Begin Records shown

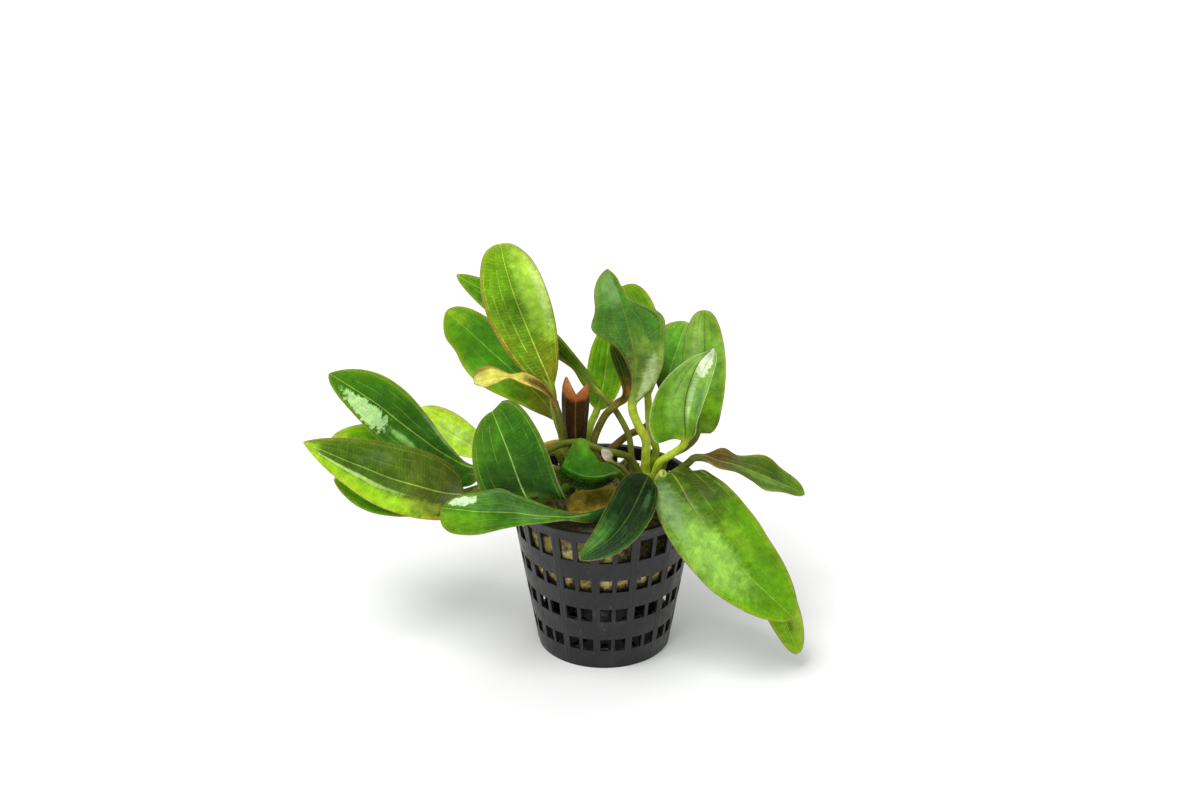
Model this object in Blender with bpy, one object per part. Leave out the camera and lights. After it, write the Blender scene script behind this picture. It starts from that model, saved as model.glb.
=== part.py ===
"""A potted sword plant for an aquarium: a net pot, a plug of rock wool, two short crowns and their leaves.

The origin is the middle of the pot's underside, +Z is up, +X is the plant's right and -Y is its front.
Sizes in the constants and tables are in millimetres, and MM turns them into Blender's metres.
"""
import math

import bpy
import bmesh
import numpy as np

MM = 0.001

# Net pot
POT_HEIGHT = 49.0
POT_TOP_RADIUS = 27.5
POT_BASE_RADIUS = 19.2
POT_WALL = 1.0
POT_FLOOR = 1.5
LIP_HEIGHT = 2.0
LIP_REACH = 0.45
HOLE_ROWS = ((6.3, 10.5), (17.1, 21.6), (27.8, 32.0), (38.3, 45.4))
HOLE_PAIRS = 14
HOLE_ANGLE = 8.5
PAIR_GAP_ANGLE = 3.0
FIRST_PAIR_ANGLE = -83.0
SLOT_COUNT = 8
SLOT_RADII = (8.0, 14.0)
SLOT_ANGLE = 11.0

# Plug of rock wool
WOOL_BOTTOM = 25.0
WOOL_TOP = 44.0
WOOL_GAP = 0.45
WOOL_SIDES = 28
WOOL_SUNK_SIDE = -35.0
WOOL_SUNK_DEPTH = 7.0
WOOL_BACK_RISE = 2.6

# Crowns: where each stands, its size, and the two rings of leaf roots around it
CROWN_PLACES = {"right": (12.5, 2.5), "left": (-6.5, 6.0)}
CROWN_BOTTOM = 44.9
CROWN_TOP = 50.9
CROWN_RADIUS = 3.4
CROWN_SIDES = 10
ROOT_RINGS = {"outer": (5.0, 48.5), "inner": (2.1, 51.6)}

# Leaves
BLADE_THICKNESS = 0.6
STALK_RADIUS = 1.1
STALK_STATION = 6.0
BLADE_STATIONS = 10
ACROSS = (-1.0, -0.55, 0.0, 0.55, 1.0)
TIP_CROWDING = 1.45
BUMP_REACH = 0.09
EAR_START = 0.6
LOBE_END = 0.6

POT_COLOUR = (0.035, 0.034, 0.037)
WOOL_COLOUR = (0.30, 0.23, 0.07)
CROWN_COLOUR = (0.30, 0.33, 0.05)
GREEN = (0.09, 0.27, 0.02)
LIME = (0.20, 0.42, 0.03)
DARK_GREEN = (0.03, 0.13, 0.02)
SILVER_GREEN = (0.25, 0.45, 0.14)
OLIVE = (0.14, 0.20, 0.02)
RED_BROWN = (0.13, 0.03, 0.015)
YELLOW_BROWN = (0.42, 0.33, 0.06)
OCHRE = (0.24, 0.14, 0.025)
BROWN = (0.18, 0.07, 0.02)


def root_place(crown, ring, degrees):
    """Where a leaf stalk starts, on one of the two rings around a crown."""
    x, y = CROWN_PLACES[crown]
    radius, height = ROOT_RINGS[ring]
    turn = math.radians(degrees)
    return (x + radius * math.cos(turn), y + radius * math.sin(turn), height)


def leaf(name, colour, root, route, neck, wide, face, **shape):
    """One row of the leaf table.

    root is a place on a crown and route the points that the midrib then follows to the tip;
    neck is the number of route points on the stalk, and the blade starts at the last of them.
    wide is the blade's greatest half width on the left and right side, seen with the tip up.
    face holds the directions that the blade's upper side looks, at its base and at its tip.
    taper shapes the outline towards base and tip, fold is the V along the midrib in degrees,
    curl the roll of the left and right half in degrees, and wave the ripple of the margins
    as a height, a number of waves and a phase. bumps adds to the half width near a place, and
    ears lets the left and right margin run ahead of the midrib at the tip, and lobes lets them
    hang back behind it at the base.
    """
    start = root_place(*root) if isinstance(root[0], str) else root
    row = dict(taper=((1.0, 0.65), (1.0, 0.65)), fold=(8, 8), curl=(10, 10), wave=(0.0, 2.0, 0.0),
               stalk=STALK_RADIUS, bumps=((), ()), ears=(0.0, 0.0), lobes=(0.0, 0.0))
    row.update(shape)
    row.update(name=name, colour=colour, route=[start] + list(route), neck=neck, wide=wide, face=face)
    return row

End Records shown
Begin Records shown

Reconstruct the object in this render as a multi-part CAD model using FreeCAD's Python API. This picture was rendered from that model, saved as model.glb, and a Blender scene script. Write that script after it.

End Records shown

Task directions => Among the lines above, how many contain the string "script"? State the number alone.

Correct output => 2